EXERCISE: Write out all of the data exactly as it appears.

------

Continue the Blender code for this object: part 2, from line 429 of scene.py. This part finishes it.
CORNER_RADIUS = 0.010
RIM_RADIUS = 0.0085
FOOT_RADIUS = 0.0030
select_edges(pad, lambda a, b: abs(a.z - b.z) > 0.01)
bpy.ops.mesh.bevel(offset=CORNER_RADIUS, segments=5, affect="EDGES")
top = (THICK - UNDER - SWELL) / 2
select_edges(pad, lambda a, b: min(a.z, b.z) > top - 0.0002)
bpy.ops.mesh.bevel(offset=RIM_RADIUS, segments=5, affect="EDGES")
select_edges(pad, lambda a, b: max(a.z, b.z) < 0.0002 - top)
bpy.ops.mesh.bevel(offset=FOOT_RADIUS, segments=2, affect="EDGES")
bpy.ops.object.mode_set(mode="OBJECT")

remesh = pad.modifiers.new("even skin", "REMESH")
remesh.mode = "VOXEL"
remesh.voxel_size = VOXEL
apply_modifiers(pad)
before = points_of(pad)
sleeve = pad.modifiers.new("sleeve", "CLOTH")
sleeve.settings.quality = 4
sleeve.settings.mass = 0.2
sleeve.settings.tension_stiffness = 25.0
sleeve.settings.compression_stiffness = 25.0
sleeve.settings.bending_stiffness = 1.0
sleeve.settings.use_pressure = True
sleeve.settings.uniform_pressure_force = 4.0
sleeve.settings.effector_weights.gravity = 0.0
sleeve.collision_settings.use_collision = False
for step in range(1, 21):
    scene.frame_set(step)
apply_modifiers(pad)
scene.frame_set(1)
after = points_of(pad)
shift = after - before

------

OUTPUT FOR THIS EXERCISE:
Continue the Blender code for this object: part 2, from line 429 of scene.py. This part finishes it.
CORNER_RADIUS = 0.010
RIM_RADIUS = 0.0085
FOOT_RADIUS = 0.0030
select_edges(pad, lambda a, b: abs(a.z - b.z) > 0.01)
bpy.ops.mesh.bevel(offset=CORNER_RADIUS, segments=5, affect="EDGES")
top = (THICK - UNDER - SWELL) / 2
select_edges(pad, lambda a, b: min(a.z, b.z) > top - 0.0002)
bpy.ops.mesh.bevel(offset=RIM_RADIUS, segments=5, affect="EDGES")
select_edges(pad, lambda a, b: max(a.z, b.z) < 0.0002 - top)
bpy.ops.mesh.bevel(offset=FOOT_RADIUS, segments=2, affect="EDGES")
bpy.ops.object.mode_set(mode="OBJECT")

remesh = pad.modifiers.new("even skin", "REMESH")
remesh.mode = "VOXEL"
remesh.voxel_size = VOXEL
apply_modifiers(pad)
before = points_of(pad)
sleeve = pad.modifiers.new("sleeve", "CLOTH")
sleeve.settings.quality = 4
sleeve.settings.mass = 0.2
sleeve.settings.tension_stiffness = 25.0
sleeve.settings.compression_stiffness = 25.0
sleeve.settings.bending_stiffness = 1.0
sleeve.settings.use_pressure = True
sleeve.settings.uniform_pressure_force = 4.0
sleeve.settings.effector_weights.gravity = 0.0
sleeve.collision_settings.use_collision = False
for step in range(1, 21):
    scene.frame_set(step)
apply_modifiers(pad)
scene.frame_set(1)
after = points_of(pad)
shift = after - before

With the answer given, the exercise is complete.